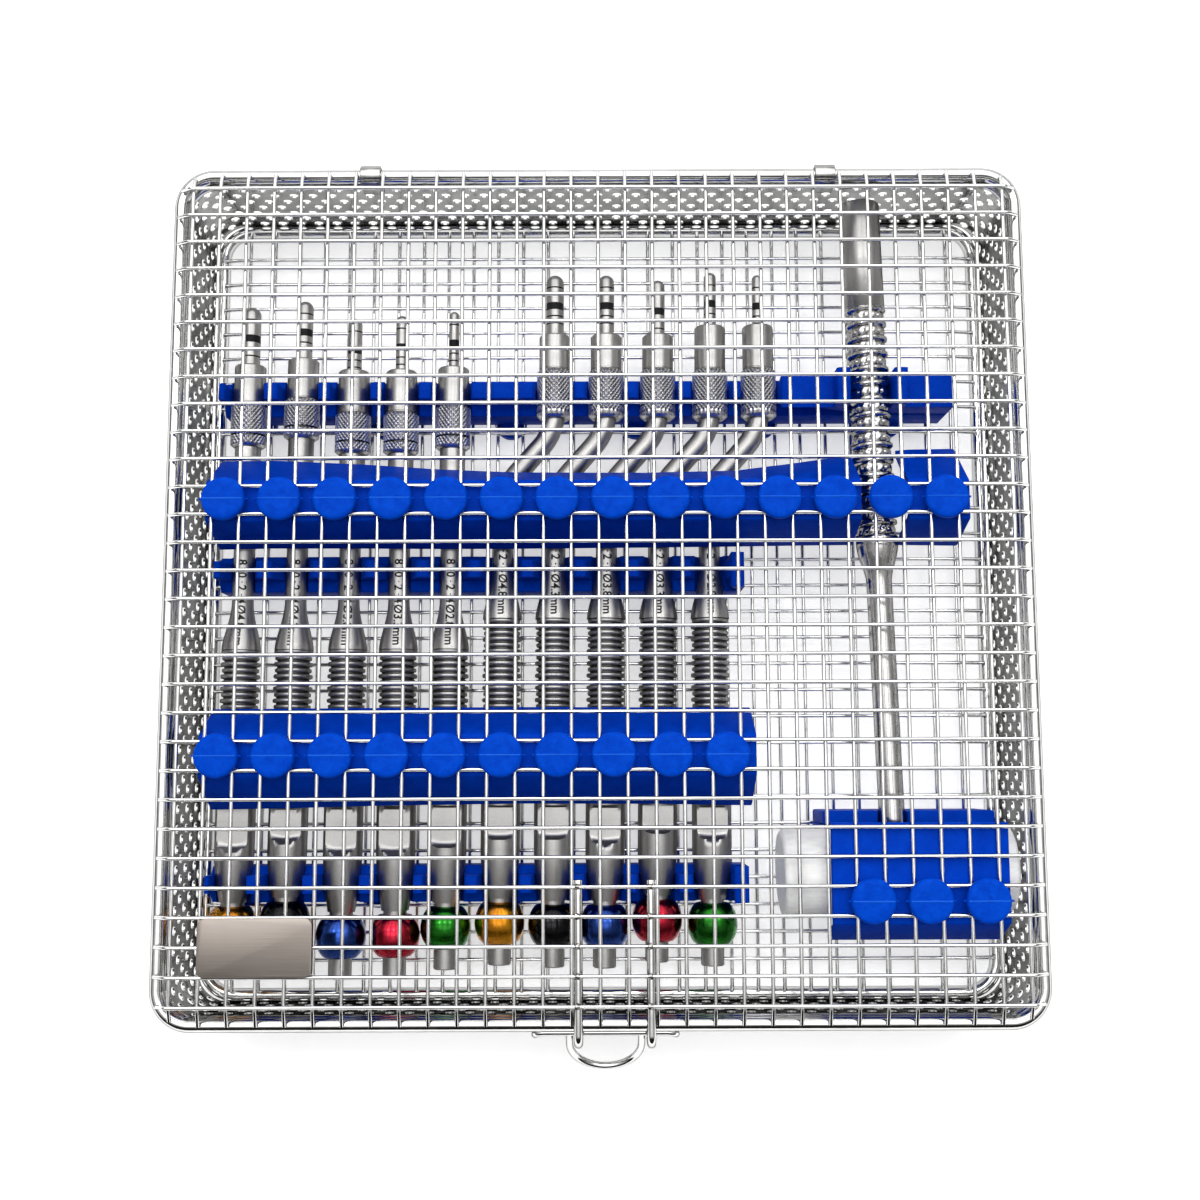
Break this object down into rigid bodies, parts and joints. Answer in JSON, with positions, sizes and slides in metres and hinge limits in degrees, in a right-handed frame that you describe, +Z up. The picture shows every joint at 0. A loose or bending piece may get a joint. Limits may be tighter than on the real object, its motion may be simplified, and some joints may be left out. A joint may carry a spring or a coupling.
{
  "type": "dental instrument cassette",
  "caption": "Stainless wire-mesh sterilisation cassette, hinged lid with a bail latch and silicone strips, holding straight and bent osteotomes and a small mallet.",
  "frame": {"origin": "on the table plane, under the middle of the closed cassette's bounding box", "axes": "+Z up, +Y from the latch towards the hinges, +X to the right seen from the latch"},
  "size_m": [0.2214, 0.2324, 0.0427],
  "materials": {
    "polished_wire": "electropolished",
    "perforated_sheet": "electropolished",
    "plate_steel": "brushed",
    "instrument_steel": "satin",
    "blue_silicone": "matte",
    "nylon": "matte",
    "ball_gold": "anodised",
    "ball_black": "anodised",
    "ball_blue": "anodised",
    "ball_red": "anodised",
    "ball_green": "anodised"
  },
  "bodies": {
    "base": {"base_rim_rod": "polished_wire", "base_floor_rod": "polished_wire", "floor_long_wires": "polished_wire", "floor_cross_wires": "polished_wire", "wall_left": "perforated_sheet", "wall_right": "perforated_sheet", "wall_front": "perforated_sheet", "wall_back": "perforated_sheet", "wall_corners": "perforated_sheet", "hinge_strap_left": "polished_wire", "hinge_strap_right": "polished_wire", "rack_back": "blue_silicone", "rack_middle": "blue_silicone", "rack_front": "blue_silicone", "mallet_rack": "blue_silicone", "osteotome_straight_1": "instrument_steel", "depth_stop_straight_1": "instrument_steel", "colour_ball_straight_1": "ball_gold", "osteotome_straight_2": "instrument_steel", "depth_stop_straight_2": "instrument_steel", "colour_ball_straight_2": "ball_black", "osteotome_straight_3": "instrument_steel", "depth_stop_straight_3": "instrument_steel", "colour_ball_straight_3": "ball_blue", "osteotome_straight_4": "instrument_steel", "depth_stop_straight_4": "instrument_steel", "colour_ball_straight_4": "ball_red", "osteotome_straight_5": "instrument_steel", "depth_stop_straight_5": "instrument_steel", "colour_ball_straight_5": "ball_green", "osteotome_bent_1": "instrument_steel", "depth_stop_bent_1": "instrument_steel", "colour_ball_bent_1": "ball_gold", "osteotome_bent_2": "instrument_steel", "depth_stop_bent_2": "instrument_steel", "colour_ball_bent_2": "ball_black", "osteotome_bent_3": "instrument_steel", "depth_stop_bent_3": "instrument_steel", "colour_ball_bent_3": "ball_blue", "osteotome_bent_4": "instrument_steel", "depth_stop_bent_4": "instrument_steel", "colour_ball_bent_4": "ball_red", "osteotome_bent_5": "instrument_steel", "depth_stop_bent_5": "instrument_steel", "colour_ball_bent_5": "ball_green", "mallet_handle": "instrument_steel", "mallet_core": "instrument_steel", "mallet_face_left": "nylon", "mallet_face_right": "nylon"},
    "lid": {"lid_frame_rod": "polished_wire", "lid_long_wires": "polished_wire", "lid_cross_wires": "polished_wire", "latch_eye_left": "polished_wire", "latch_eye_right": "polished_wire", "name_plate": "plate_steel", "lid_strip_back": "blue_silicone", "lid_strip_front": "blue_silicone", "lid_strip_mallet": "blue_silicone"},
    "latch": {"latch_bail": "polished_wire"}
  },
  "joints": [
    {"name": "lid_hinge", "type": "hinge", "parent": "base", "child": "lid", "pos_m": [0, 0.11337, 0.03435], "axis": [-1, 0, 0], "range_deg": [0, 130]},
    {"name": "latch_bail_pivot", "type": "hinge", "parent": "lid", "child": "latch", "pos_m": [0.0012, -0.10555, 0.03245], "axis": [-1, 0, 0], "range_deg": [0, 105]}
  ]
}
· · · ·
→ **STATED EXERCISE**
Make an exact copy of the material above.

→ **EXERCISE OUTPUT**
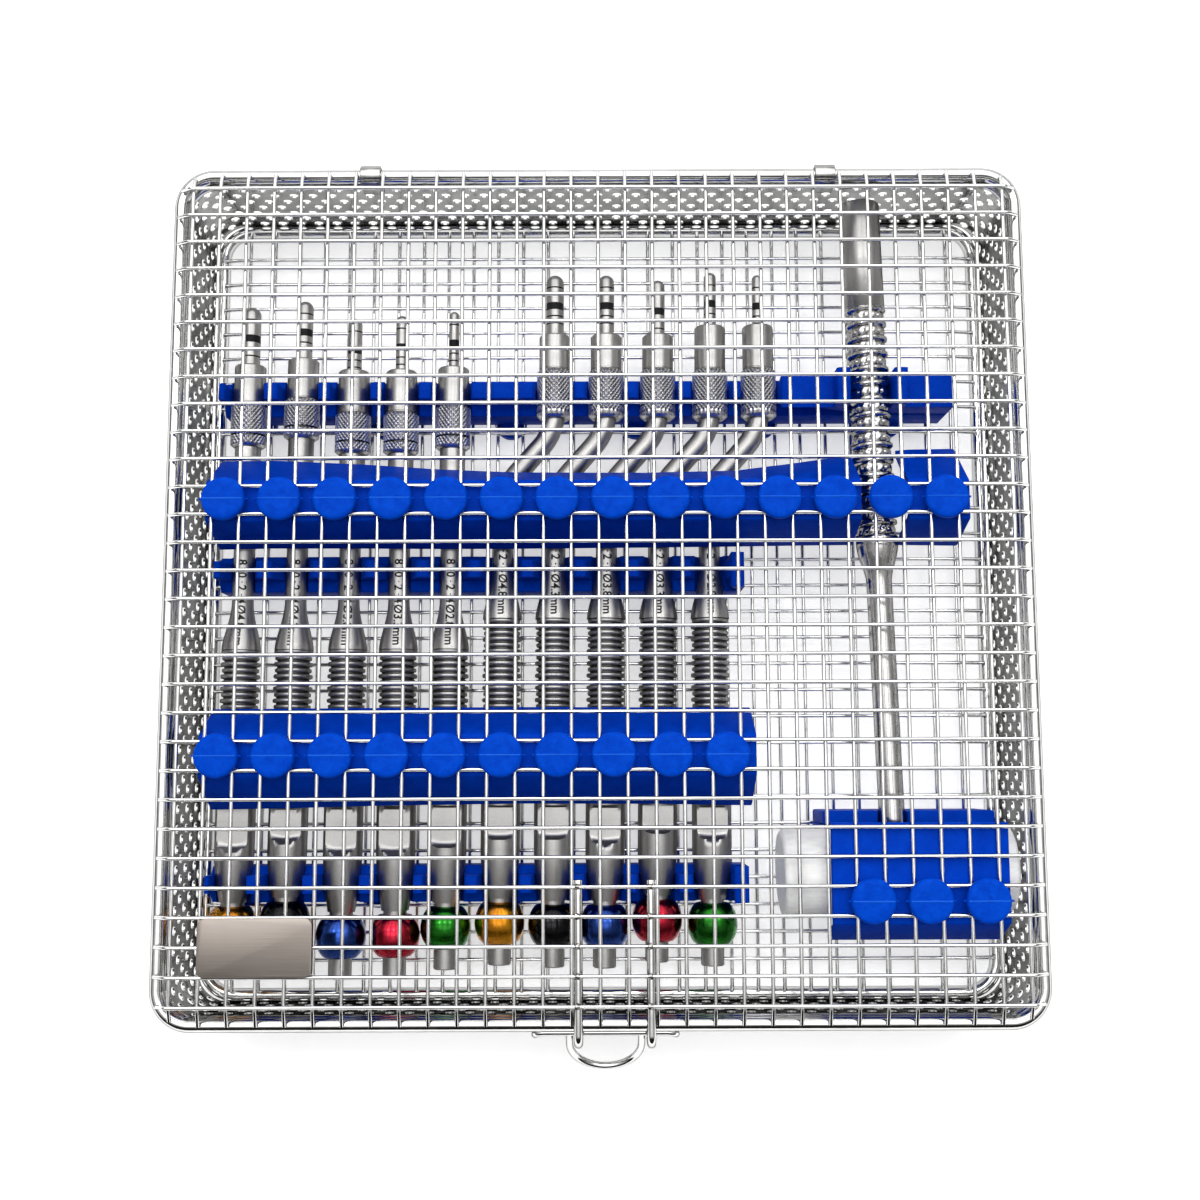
Break this object down into rigid bodies, parts and joints. Answer in JSON, with positions, sizes and slides in metres and hinge limits in degrees, in a right-handed frame that you describe, +Z up. The picture shows every joint at 0. A loose or bending piece may get a joint. Limits may be tighter than on the real object, its motion may be simplified, and some joints may be left out. A joint may carry a spring or a coupling.
{
  "type": "dental instrument cassette",
  "caption": "Stainless wire-mesh sterilisation cassette, hinged lid with a bail latch and silicone strips, holding straight and bent osteotomes and a small mallet.",
  "frame": {"origin": "on the table plane, under the middle of the closed cassette's bounding box", "axes": "+Z up, +Y from the latch towards the hinges, +X to the right seen from the latch"},
  "size_m": [0.2214, 0.2324, 0.0427],
  "materials": {
    "polished_wire": "electropolished",
    "perforated_sheet": "electropolished",
    "plate_steel": "brushed",
    "instrument_steel": "satin",
    "blue_silicone": "matte",
    "nylon": "matte",
    "ball_gold": "anodised",
    "ball_black": "anodised",
    "ball_blue": "anodised",
    "ball_red": "anodised",
    "ball_green": "anodised"
  },
  "bodies": {
    "base": {"base_rim_rod": "polished_wire", "base_floor_rod": "polished_wire", "floor_long_wires": "polished_wire", "floor_cross_wires": "polished_wire", "wall_left": "perforated_sheet", "wall_right": "perforated_sheet", "wall_front": "perforated_sheet", "wall_back": "perforated_sheet", "wall_corners": "perforated_sheet", "hinge_strap_left": "polished_wire", "hinge_strap_right": "polished_wire", "rack_back": "blue_silicone", "rack_middle": "blue_silicone", "rack_front": "blue_silicone", "mallet_rack": "blue_silicone", "osteotome_straight_1": "instrument_steel", "depth_stop_straight_1": "instrument_steel", "colour_ball_straight_1": "ball_gold", "osteotome_straight_2": "instrument_steel", "depth_stop_straight_2": "instrument_steel", "colour_ball_straight_2": "ball_black", "osteotome_straight_3": "instrument_steel", "depth_stop_straight_3": "instrument_steel", "colour_ball_straight_3": "ball_blue", "osteotome_straight_4": "instrument_steel", "depth_stop_straight_4": "instrument_steel", "colour_ball_straight_4": "ball_red", "osteotome_straight_5": "instrument_steel", "depth_stop_straight_5": "instrument_steel", "colour_ball_straight_5": "ball_green", "osteotome_bent_1": "instrument_steel", "depth_stop_bent_1": "instrument_steel", "colour_ball_bent_1": "ball_gold", "osteotome_bent_2": "instrument_steel", "depth_stop_bent_2": "instrument_steel", "colour_ball_bent_2": "ball_black", "osteotome_bent_3": "instrument_steel", "depth_stop_bent_3": "instrument_steel", "colour_ball_bent_3": "ball_blue", "osteotome_bent_4": "instrument_steel", "depth_stop_bent_4": "instrument_steel", "colour_ball_bent_4": "ball_red", "osteotome_bent_5": "instrument_steel", "depth_stop_bent_5": "instrument_steel", "colour_ball_bent_5": "ball_green", "mallet_handle": "instrument_steel", "mallet_core": "instrument_steel", "mallet_face_left": "nylon", "mallet_face_right": "nylon"},
    "lid": {"lid_frame_rod": "polished_wire", "lid_long_wires": "polished_wire", "lid_cross_wires": "polished_wire", "latch_eye_left": "polished_wire", "latch_eye_right": "polished_wire", "name_plate": "plate_steel", "lid_strip_back": "blue_silicone", "lid_strip_front": "blue_silicone", "lid_strip_mallet": "blue_silicone"},
    "latch": {"latch_bail": "polished_wire"}
  },
  "joints": [
    {"name": "lid_hinge", "type": "hinge", "parent": "base", "child": "lid", "pos_m": [0, 0.11337, 0.03435], "axis": [-1, 0, 0], "range_deg": [0, 130]},
    {"name": "latch_bail_pivot", "type": "hinge", "parent": "lid", "child": "latch", "pos_m": [0.0012, -0.10555, 0.03245], "axis": [-1, 0, 0], "range_deg": [0, 105]}
  ]
}